#### Dataset content ####

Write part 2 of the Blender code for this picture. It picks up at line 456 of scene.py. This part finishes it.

####
#### Dataset content ####

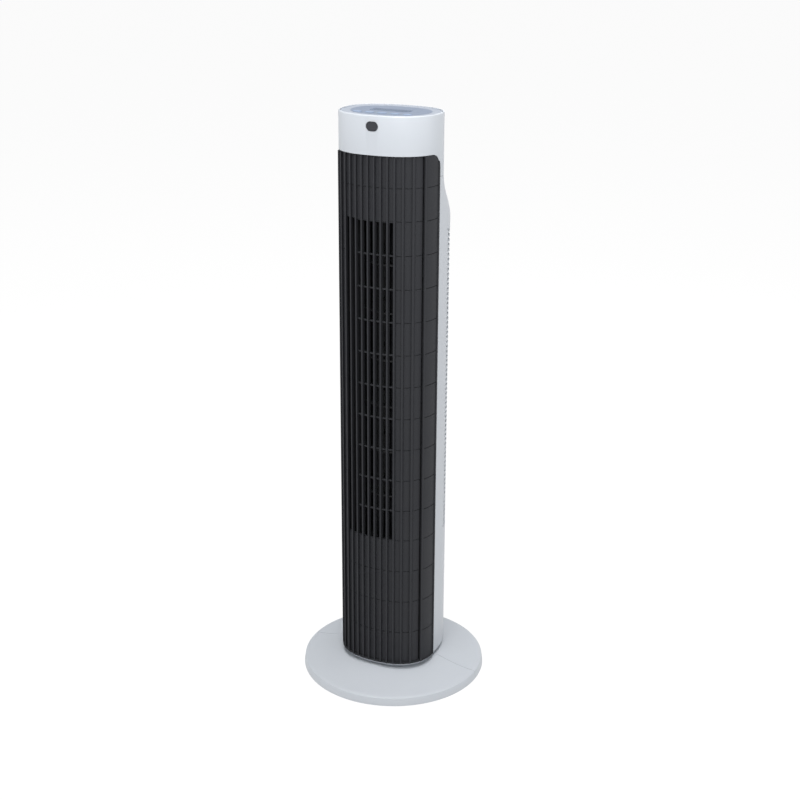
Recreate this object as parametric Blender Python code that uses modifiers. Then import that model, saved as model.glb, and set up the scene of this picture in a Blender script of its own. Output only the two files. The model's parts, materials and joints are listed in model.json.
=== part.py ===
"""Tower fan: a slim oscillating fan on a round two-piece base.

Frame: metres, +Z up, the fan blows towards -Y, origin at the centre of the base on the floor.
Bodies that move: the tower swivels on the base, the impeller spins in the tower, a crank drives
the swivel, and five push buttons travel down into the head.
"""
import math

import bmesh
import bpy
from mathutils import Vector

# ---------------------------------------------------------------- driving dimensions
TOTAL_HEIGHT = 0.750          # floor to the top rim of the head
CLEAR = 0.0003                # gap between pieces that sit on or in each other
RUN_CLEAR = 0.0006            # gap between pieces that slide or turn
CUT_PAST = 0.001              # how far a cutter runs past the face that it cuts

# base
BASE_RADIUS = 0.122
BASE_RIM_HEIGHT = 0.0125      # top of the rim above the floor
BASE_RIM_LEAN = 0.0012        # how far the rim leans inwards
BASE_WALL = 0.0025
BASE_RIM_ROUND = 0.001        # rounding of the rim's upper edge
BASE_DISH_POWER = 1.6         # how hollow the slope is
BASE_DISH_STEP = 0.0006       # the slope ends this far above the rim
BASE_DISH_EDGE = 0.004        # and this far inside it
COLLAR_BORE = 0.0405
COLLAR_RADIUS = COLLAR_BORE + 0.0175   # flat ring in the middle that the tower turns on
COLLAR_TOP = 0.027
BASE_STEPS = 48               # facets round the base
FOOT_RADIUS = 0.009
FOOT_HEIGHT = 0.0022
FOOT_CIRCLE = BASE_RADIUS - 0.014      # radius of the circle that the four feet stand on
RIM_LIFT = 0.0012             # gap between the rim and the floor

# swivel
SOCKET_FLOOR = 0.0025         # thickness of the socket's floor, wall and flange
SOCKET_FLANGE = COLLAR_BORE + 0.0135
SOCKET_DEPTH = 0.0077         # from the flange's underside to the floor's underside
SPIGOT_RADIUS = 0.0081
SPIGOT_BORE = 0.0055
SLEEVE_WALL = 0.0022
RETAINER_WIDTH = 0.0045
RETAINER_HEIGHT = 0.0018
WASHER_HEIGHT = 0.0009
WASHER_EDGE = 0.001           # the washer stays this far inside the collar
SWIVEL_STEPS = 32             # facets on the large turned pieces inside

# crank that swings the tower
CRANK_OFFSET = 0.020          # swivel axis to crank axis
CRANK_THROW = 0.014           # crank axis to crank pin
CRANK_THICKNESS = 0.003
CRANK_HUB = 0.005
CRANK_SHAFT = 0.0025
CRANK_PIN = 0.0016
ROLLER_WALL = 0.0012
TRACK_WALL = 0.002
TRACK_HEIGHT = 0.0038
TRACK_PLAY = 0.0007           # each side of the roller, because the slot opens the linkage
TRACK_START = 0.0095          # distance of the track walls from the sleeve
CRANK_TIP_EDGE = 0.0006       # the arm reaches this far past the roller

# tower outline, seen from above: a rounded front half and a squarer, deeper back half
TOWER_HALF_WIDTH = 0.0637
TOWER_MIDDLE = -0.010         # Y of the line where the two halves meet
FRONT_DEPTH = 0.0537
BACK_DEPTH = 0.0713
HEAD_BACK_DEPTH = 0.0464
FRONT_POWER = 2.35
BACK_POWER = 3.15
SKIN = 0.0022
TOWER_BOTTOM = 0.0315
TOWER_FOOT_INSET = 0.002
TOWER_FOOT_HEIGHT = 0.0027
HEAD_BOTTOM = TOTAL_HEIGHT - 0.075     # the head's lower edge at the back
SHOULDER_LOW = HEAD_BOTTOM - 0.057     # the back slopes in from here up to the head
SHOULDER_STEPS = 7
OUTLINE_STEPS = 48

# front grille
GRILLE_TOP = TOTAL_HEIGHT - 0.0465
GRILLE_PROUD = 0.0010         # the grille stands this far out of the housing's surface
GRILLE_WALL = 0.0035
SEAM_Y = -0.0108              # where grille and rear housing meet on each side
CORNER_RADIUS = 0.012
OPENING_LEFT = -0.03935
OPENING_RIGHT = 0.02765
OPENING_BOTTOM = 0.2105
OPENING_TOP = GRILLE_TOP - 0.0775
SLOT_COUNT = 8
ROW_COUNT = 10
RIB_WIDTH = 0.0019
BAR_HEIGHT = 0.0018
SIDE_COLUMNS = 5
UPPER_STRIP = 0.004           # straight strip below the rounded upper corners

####
#### Dataset content ####

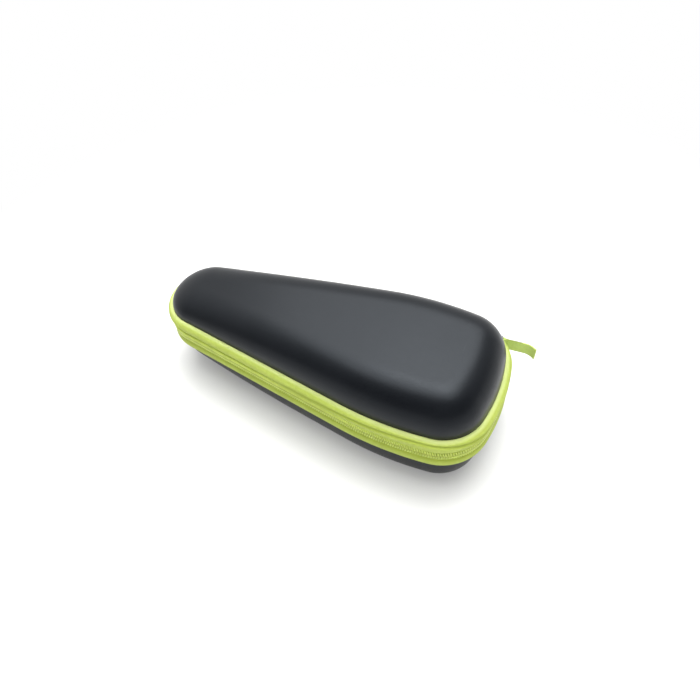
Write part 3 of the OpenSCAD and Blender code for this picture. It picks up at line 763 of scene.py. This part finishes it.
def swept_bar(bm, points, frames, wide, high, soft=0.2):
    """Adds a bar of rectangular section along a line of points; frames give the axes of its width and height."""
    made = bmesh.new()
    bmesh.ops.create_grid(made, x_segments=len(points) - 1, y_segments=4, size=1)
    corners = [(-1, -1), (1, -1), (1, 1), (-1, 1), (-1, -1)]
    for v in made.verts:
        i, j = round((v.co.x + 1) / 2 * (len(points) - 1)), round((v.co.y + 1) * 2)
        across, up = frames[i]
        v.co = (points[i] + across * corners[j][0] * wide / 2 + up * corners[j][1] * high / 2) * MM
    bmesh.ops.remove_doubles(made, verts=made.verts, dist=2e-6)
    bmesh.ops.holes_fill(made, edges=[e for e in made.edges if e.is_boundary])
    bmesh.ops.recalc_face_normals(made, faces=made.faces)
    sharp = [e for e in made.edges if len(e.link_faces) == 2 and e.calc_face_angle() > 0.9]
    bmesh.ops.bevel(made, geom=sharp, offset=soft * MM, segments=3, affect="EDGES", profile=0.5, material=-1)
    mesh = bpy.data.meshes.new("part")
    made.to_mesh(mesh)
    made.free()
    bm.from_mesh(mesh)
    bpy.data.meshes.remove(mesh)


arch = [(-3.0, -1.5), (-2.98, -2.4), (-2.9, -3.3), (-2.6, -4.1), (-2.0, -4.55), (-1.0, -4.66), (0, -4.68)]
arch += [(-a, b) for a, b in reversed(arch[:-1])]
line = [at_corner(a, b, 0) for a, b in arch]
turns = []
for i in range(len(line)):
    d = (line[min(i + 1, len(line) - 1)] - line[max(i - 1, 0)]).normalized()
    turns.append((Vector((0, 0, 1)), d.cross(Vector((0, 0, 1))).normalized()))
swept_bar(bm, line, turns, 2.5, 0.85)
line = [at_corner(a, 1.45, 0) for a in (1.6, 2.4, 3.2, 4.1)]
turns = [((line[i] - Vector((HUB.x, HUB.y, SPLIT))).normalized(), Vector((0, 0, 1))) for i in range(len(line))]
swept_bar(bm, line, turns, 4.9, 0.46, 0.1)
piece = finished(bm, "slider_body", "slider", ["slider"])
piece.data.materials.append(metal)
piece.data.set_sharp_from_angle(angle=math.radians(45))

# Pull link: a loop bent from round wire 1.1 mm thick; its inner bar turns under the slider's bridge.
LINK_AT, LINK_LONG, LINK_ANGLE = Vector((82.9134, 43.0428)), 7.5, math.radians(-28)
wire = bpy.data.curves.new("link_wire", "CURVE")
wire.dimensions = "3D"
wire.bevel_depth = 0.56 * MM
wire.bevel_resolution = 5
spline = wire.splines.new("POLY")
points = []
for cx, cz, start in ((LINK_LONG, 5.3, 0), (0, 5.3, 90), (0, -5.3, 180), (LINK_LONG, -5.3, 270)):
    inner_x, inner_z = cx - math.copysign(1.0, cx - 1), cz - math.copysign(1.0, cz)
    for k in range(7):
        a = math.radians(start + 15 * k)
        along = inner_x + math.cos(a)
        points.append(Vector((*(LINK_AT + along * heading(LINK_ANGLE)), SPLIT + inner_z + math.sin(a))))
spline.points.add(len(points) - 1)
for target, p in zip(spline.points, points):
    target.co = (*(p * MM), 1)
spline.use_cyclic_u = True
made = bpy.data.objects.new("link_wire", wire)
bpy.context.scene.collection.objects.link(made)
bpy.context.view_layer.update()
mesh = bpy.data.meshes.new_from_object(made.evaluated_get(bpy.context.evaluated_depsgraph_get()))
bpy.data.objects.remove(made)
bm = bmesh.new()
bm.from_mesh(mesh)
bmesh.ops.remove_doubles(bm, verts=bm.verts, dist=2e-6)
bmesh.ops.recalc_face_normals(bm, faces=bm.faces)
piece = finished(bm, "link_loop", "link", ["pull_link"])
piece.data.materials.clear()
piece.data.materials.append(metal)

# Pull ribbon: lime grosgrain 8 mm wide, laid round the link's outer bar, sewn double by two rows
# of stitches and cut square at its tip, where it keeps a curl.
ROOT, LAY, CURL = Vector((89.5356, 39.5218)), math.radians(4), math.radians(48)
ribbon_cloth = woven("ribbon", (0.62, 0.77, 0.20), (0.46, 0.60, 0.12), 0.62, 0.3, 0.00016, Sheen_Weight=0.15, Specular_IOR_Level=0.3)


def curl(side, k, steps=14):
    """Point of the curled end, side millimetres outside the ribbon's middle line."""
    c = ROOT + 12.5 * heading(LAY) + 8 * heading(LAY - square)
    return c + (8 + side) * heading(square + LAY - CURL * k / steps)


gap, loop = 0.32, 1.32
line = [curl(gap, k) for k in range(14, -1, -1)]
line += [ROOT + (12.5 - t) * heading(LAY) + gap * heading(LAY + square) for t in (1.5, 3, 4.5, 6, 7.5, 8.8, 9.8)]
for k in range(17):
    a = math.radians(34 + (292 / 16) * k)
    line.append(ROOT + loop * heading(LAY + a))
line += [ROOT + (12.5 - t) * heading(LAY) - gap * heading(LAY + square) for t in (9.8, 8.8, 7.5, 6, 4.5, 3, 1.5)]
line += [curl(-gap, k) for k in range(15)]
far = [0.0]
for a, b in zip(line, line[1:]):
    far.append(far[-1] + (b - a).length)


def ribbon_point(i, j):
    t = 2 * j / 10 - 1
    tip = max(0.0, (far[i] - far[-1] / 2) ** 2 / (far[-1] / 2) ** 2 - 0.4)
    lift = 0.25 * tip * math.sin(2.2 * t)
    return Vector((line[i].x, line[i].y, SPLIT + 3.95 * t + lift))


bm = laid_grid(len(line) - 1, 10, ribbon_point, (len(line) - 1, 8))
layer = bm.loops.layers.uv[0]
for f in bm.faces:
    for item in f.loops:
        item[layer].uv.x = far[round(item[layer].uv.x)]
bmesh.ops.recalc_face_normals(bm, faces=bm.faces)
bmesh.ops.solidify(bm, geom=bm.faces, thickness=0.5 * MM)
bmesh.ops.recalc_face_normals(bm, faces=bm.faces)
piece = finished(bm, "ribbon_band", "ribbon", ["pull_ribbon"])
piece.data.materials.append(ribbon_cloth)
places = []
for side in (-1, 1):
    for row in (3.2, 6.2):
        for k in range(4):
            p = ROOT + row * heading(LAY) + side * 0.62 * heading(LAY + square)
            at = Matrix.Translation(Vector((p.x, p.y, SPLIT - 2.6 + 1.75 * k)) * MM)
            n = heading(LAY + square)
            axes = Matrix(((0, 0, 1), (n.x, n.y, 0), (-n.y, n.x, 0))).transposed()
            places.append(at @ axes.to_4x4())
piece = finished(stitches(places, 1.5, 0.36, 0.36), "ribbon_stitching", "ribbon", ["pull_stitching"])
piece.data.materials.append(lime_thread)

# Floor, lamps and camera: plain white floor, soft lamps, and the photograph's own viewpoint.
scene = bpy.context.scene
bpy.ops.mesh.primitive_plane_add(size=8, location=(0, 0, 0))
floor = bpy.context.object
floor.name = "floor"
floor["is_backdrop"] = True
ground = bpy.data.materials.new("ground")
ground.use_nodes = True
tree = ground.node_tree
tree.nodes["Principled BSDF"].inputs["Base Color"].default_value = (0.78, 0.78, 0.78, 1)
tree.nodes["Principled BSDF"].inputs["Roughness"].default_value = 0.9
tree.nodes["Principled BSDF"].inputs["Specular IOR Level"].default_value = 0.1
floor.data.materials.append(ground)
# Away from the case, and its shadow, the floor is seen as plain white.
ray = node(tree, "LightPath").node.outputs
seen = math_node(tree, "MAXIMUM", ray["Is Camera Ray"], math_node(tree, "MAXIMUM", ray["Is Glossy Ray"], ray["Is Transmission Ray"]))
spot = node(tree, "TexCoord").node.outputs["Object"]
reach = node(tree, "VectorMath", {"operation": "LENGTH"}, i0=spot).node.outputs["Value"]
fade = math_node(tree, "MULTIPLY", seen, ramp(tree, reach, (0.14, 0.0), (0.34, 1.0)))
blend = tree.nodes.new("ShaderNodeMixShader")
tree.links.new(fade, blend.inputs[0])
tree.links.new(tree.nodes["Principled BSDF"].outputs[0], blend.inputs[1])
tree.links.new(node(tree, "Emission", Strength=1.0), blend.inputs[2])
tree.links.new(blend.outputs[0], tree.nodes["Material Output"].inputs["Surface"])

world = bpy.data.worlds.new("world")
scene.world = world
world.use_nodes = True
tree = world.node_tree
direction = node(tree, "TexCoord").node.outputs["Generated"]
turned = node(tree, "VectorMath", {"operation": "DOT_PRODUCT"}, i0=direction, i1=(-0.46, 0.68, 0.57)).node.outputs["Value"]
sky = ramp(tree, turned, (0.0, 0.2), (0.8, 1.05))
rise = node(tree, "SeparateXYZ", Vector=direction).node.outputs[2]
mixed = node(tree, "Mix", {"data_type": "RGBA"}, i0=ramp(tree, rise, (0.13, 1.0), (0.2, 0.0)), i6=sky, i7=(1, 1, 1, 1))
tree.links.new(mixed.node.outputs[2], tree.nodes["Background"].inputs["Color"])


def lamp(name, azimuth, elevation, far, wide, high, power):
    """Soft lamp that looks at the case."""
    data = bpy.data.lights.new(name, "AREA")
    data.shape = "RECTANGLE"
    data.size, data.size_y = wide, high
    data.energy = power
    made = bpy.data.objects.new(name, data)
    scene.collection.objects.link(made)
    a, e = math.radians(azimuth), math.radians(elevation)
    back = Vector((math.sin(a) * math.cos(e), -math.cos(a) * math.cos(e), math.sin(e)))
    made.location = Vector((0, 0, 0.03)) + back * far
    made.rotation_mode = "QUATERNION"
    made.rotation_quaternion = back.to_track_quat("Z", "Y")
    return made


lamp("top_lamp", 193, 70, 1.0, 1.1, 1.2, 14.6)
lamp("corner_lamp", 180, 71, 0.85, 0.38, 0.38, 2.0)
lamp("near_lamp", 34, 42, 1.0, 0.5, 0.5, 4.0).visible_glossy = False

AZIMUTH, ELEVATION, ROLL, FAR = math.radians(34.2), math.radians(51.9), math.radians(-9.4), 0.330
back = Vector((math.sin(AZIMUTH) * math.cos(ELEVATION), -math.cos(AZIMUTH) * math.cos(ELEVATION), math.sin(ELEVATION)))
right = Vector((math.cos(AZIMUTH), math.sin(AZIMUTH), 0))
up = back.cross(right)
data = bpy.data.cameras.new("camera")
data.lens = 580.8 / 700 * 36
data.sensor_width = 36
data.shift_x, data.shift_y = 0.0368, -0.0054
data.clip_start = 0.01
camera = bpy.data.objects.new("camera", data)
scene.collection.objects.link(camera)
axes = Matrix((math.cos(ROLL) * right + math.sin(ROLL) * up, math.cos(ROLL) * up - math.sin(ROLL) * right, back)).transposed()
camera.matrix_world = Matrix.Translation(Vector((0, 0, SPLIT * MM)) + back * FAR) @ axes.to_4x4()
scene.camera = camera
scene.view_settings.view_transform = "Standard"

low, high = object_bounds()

####

Exercise requirements: From the data above, copy each line that has the string "code".

Exercise solution:
Write part 2 of the Blender code for this picture. It picks up at line 456 of scene.py. This part finishes it.
Recreate this object as parametric Blender Python code that uses modifiers. Then import that model, saved as model.glb, and set up the scene of this picture in a Blender script of its own. Output only the two files. The model's parts, materials and joints are listed in model.json.
Write part 3 of the OpenSCAD and Blender code for this picture. It picks up at line 763 of scene.py. This part finishes it.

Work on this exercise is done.